(Records that describe objects)
----

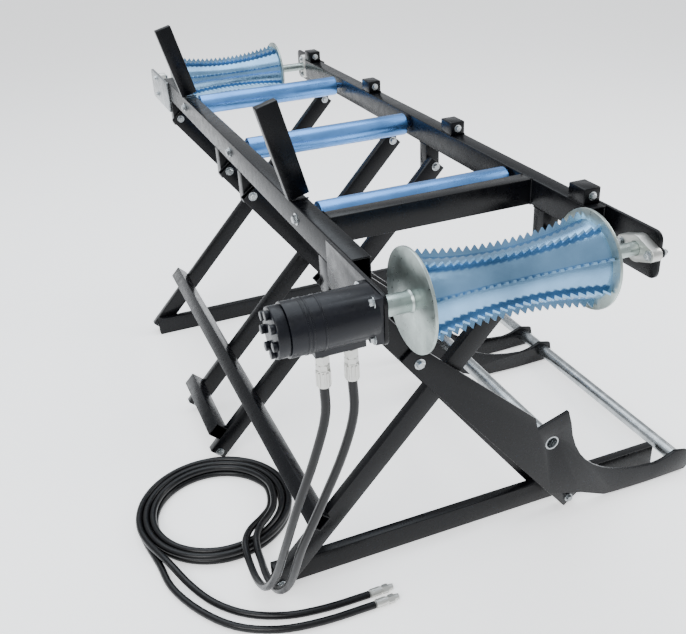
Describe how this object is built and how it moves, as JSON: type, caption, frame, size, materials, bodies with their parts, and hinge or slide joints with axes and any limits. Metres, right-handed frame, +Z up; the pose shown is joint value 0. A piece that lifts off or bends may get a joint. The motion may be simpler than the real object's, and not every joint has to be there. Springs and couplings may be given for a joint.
{
  "type": "hydraulic log roller table",
  "caption": "Roller infeed table for logs: two rails on crossed legs, toothed rollers with a hydraulic motor, plain rollers and loading hooks on one side.",
  "frame": {"origin": "on the floor, under the middle of the table without its hoses", "axes": "+X across the table to the hook side, +Y along the rails to the far roller, +Z up"},
  "size_m": [1.453, 2.121, 1.1109],
  "materials": {
    "black_paint": "satin powder coat",
    "blue_zinc": "blue passivated zinc plate",
    "zinc": "bright zinc plate",
    "motor_black": "semi gloss paint over castings",
    "fitting_steel": "plated steel",
    "hose_rubber": "smooth black hose cover"
  },
  "bodies": {
    "frame": {"bearing_far_left": "motor_black", "bearing_far_right": "motor_black", "bearing_near_right": "motor_black", "cross_rod": "zinc", "cross_tube": "black_paint", "end_plate_far_left": "zinc", "end_plate_far_right": "black_paint", "end_plate_near_left": "black_paint", "end_plate_near_right": "black_paint", "foot_beam_far": "black_paint", "foot_beam_near": "black_paint", "hook_plate_far": "black_paint", "hook_plate_middle": "black_paint", "hook_plate_near": "black_paint", "hose_coil": "hose_rubber", "hose_end_a": "fitting_steel", "hose_end_b": "fitting_steel", "hose_fitting_a": "fitting_steel", "hose_fitting_b": "fitting_steel", "hose_lead_a": "hose_rubber", "hose_lead_b": "hose_rubber", "hose_tail_a": "hose_rubber", "hose_tail_b": "hose_rubber", "leg_left_A": "black_paint", "leg_left_B": "black_paint", "leg_left_C": "black_paint", "leg_left_D": "black_paint", "leg_right_a": "black_paint", "leg_right_b": "black_paint", "leg_right_c": "black_paint", "leg_right_d": "black_paint", "leg_right_e": "black_paint", "motor_end_cover": "motor_black", "motor_housing": "motor_black", "post_left_a": "black_paint", "post_left_b": "black_paint", "post_left_c": "black_paint", "post_left_d": "black_paint", "post_right_A": "black_paint", "post_right_B": "black_paint", "post_right_C": "black_paint", "post_right_D": "black_paint", "rail_block_1": "black_paint", "rail_block_2": "black_paint", "rail_block_3": "black_paint", "rail_block_4": "black_paint", "rail_left": "black_paint", "rail_right": "black_paint", "stake_far": "black_paint", "stake_near": "black_paint", "tie_tube_long": "black_paint", "tie_tube_short": "black_paint", "tip_rod": "zinc"},
    "near_roller": {"toothed_roller_near": "blue_zinc"},
    "far_roller": {"toothed_roller_far": "blue_zinc"},
    "idle_1": {"idle_roller_1": "blue_zinc"},
    "idle_2": {"idle_roller_2": "blue_zinc"},
    "idle_3": {"idle_roller_3": "blue_zinc"}
  },
  "joints": [
    {"name": "near_roller_spin", "type": "hinge", "parent": "frame", "child": "near_roller", "pos_m": [0, -0.9625, 0.848], "axis": [1, 0, 0], "continuous": true},
    {"name": "far_roller_spin", "type": "hinge", "parent": "frame", "child": "far_roller", "pos_m": [0, 0.9505, 0.848], "axis": [1, 0, 0], "continuous": true},
    {"name": "idle_1_spin", "type": "hinge", "parent": "frame", "child": "idle_1", "pos_m": [0, -0.53, 0.86], "axis": [1, 0, 0], "continuous": true},
    {"name": "idle_2_spin", "type": "hinge", "parent": "frame", "child": "idle_2", "pos_m": [0, 0.009, 0.86], "axis": [1, 0, 0], "continuous": true},
    {"name": "idle_3_spin", "type": "hinge", "parent": "frame", "child": "idle_3", "pos_m": [0, 0.548, 0.86], "axis": [1, 0, 0], "continuous": true}
  ]
}
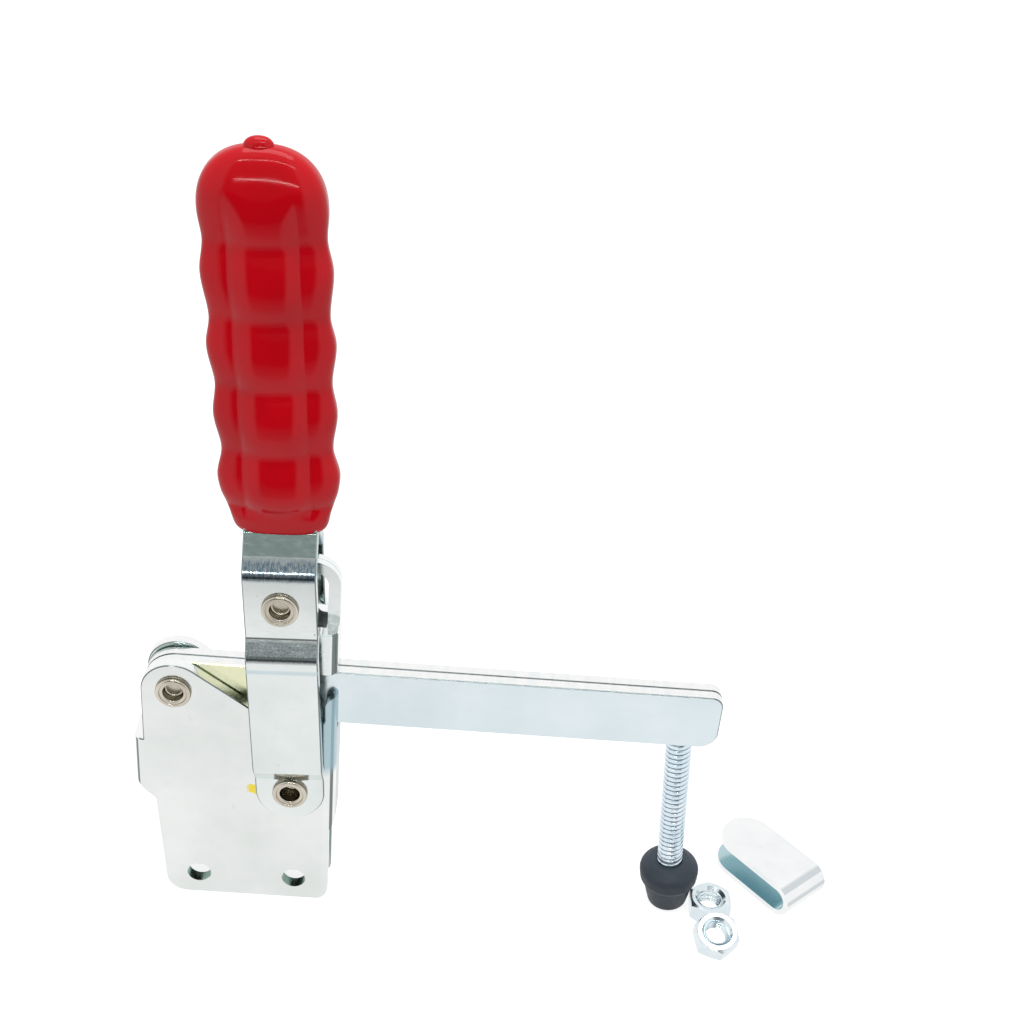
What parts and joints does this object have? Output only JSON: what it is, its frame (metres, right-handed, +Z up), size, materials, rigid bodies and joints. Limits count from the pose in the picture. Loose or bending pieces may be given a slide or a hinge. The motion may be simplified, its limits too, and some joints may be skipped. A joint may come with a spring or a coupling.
{
  "type": "toggle clamp",
  "caption": "Hold-down toggle clamp with an upright handle in a dipped grip, a straight side-mount base and a solid arm, with its loose capped spindle, nuts and bolt retainer.",
  "frame": {"origin": "on the plane of the base's bottom edges, straight under the rear pivot, midway between the side plates", "axes": "+X along the closed arm towards its tip, +Y across from the near side plate to the far one, parallel to the pivots, +Z up the handle"},
  "size_m": [0.2763, 0.0687, 0.3149],
  "materials": {
    "zinc_plated_steel": "bright zinc plate, satin",
    "rivet_nickel": "warm nickel plate, polished",
    "bright_steel": "bright zinc plate",
    "red_vinyl": "glossy dipped vinyl",
    "black_rubber": "matt moulded rubber"
  },
  "bodies": {
    "base": {"base_near_plate": "zinc_plated_steel", "base_far_plate": "zinc_plated_steel", "front_rivet": "rivet_nickel", "front_spacer": "zinc_plated_steel", "rear_rivet_near": "rivet_nickel", "rear_rivet_far": "rivet_nickel", "spindle": "bright_steel", "spindle_cap": "black_rubber", "bolt_retainer": "zinc_plated_steel", "spindle_nut_1": "bright_steel", "spindle_nut_2": "bright_steel"},
    "handle": {"handle_near_plate": "zinc_plated_steel", "handle_far_plate": "zinc_plated_steel", "handle_grip": "red_vinyl", "upper_rivet": "rivet_nickel"},
    "link": {"link": "zinc_plated_steel", "link_spacer": "zinc_plated_steel", "middle_rivet": "rivet_nickel"},
    "arm": {"arm_near_bar": "zinc_plated_steel", "arm_far_bar": "zinc_plated_steel", "rear_rivet_core": "rivet_nickel"}
  },
  "joints": [
    {"name": "handle_swing", "type": "hinge", "parent": "base", "child": "handle", "pos_m": [0.0434, 0, 0.0606], "axis": [0, -1, 0], "range_deg": [0, 58]},
    {"name": "link_swing", "type": "hinge", "parent": "handle", "child": "link", "pos_m": [0.03949, 0, 0.14661], "axis": [0, -1, 0], "range_deg": [0, 89.72]},
    {"name": "arm_swing", "type": "hinge", "parent": "link", "child": "arm", "pos_m": [0.04159, 0, 0.10046], "axis": [0, -1, 0], "range_deg": [-43.08, 0]}
  ],
  "couplings": [
    {"joint": "link_swing", "follows": "handle_swing", "ratio": 1.5468},
    {"joint": "arm_swing", "follows": "handle_swing", "ratio": -0.74264}
  ]
}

----

◆ Requirement ◆
Recopy all the lines exactly as they appear.

◆ Output of the task ◆
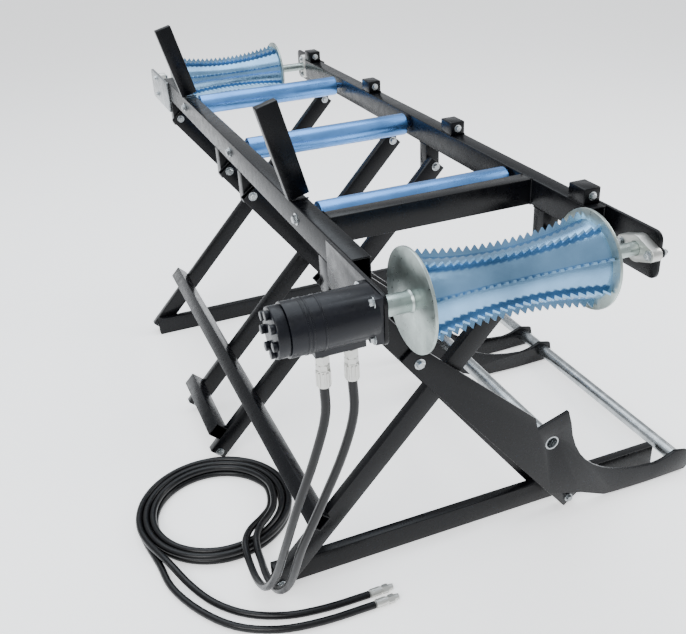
Describe how this object is built and how it moves, as JSON: type, caption, frame, size, materials, bodies with their parts, and hinge or slide joints with axes and any limits. Metres, right-handed frame, +Z up; the pose shown is joint value 0. A piece that lifts off or bends may get a joint. The motion may be simpler than the real object's, and not every joint has to be there. Springs and couplings may be given for a joint.
{
  "type": "hydraulic log roller table",
  "caption": "Roller infeed table for logs: two rails on crossed legs, toothed rollers with a hydraulic motor, plain rollers and loading hooks on one side.",
  "frame": {"origin": "on the floor, under the middle of the table without its hoses", "axes": "+X across the table to the hook side, +Y along the rails to the far roller, +Z up"},
  "size_m": [1.453, 2.121, 1.1109],
  "materials": {
    "black_paint": "satin powder coat",
    "blue_zinc": "blue passivated zinc plate",
    "zinc": "bright zinc plate",
    "motor_black": "semi gloss paint over castings",
    "fitting_steel": "plated steel",
    "hose_rubber": "smooth black hose cover"
  },
  "bodies": {
    "frame": {"bearing_far_left": "motor_black", "bearing_far_right": "motor_black", "bearing_near_right": "motor_black", "cross_rod": "zinc", "cross_tube": "black_paint", "end_plate_far_left": "zinc", "end_plate_far_right": "black_paint", "end_plate_near_left": "black_paint", "end_plate_near_right": "black_paint", "foot_beam_far": "black_paint", "foot_beam_near": "black_paint", "hook_plate_far": "black_paint", "hook_plate_middle": "black_paint", "hook_plate_near": "black_paint", "hose_coil": "hose_rubber", "hose_end_a": "fitting_steel", "hose_end_b": "fitting_steel", "hose_fitting_a": "fitting_steel", "hose_fitting_b": "fitting_steel", "hose_lead_a": "hose_rubber", "hose_lead_b": "hose_rubber", "hose_tail_a": "hose_rubber", "hose_tail_b": "hose_rubber", "leg_left_A": "black_paint", "leg_left_B": "black_paint", "leg_left_C": "black_paint", "leg_left_D": "black_paint", "leg_right_a": "black_paint", "leg_right_b": "black_paint", "leg_right_c": "black_paint", "leg_right_d": "black_paint", "leg_right_e": "black_paint", "motor_end_cover": "motor_black", "motor_housing": "motor_black", "post_left_a": "black_paint", "post_left_b": "black_paint", "post_left_c": "black_paint", "post_left_d": "black_paint", "post_right_A": "black_paint", "post_right_B": "black_paint", "post_right_C": "black_paint", "post_right_D": "black_paint", "rail_block_1": "black_paint", "rail_block_2": "black_paint", "rail_block_3": "black_paint", "rail_block_4": "black_paint", "rail_left": "black_paint", "rail_right": "black_paint", "stake_far": "black_paint", "stake_near": "black_paint", "tie_tube_long": "black_paint", "tie_tube_short": "black_paint", "tip_rod": "zinc"},
    "near_roller": {"toothed_roller_near": "blue_zinc"},
    "far_roller": {"toothed_roller_far": "blue_zinc"},
    "idle_1": {"idle_roller_1": "blue_zinc"},
    "idle_2": {"idle_roller_2": "blue_zinc"},
    "idle_3": {"idle_roller_3": "blue_zinc"}
  },
  "joints": [
    {"name": "near_roller_spin", "type": "hinge", "parent": "frame", "child": "near_roller", "pos_m": [0, -0.9625, 0.848], "axis": [1, 0, 0], "continuous": true},
    {"name": "far_roller_spin", "type": "hinge", "parent": "frame", "child": "far_roller", "pos_m": [0, 0.9505, 0.848], "axis": [1, 0, 0], "continuous": true},
    {"name": "idle_1_spin", "type": "hinge", "parent": "frame", "child": "idle_1", "pos_m": [0, -0.53, 0.86], "axis": [1, 0, 0], "continuous": true},
    {"name": "idle_2_spin", "type": "hinge", "parent": "frame", "child": "idle_2", "pos_m": [0, 0.009, 0.86], "axis": [1, 0, 0], "continuous": true},
    {"name": "idle_3_spin", "type": "hinge", "parent": "frame", "child": "idle_3", "pos_m": [0, 0.548, 0.86], "axis": [1, 0, 0], "continuous": true}
  ]
}
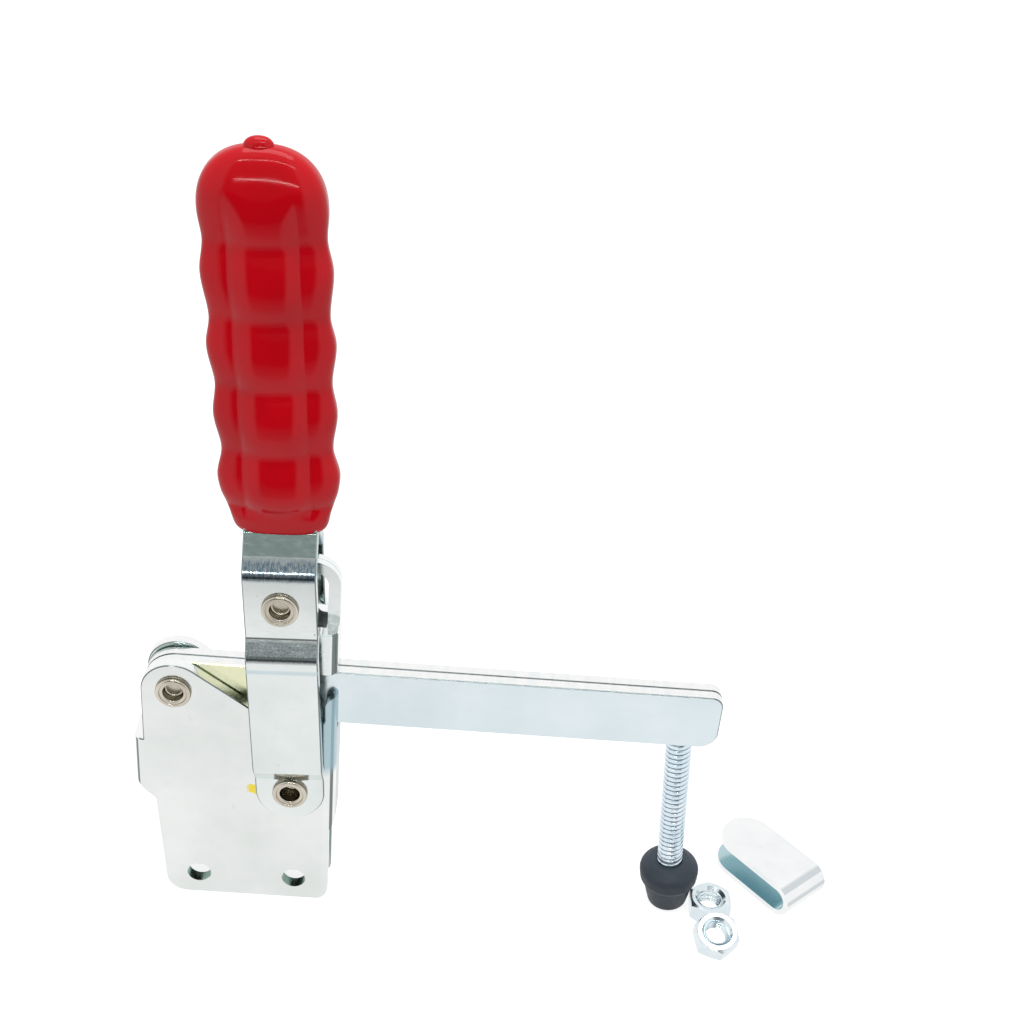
What parts and joints does this object have? Output only JSON: what it is, its frame (metres, right-handed, +Z up), size, materials, rigid bodies and joints. Limits count from the pose in the picture. Loose or bending pieces may be given a slide or a hinge. The motion may be simplified, its limits too, and some joints may be skipped. A joint may come with a spring or a coupling.
{
  "type": "toggle clamp",
  "caption": "Hold-down toggle clamp with an upright handle in a dipped grip, a straight side-mount base and a solid arm, with its loose capped spindle, nuts and bolt retainer.",
  "frame": {"origin": "on the plane of the base's bottom edges, straight under the rear pivot, midway between the side plates", "axes": "+X along the closed arm towards its tip, +Y across from the near side plate to the far one, parallel to the pivots, +Z up the handle"},
  "size_m": [0.2763, 0.0687, 0.3149],
  "materials": {
    "zinc_plated_steel": "bright zinc plate, satin",
    "rivet_nickel": "warm nickel plate, polished",
    "bright_steel": "bright zinc plate",
    "red_vinyl": "glossy dipped vinyl",
    "black_rubber": "matt moulded rubber"
  },
  "bodies": {
    "base": {"base_near_plate": "zinc_plated_steel", "base_far_plate": "zinc_plated_steel", "front_rivet": "rivet_nickel", "front_spacer": "zinc_plated_steel", "rear_rivet_near": "rivet_nickel", "rear_rivet_far": "rivet_nickel", "spindle": "bright_steel", "spindle_cap": "black_rubber", "bolt_retainer": "zinc_plated_steel", "spindle_nut_1": "bright_steel", "spindle_nut_2": "bright_steel"},
    "handle": {"handle_near_plate": "zinc_plated_steel", "handle_far_plate": "zinc_plated_steel", "handle_grip": "red_vinyl", "upper_rivet": "rivet_nickel"},
    "link": {"link": "zinc_plated_steel", "link_spacer": "zinc_plated_steel", "middle_rivet": "rivet_nickel"},
    "arm": {"arm_near_bar": "zinc_plated_steel", "arm_far_bar": "zinc_plated_steel", "rear_rivet_core": "rivet_nickel"}
  },
  "joints": [
    {"name": "handle_swing", "type": "hinge", "parent": "base", "child": "handle", "pos_m": [0.0434, 0, 0.0606], "axis": [0, -1, 0], "range_deg": [0, 58]},
    {"name": "link_swing", "type": "hinge", "parent": "handle", "child": "link", "pos_m": [0.03949, 0, 0.14661], "axis": [0, -1, 0], "range_deg": [0, 89.72]},
    {"name": "arm_swing", "type": "hinge", "parent": "link", "child": "arm", "pos_m": [0.04159, 0, 0.10046], "axis": [0, -1, 0], "range_deg": [-43.08, 0]}
  ],
  "couplings": [
    {"joint": "link_swing", "follows": "handle_swing", "ratio": 1.5468},
    {"joint": "arm_swing", "follows": "handle_swing", "ratio": -0.74264}
  ]
}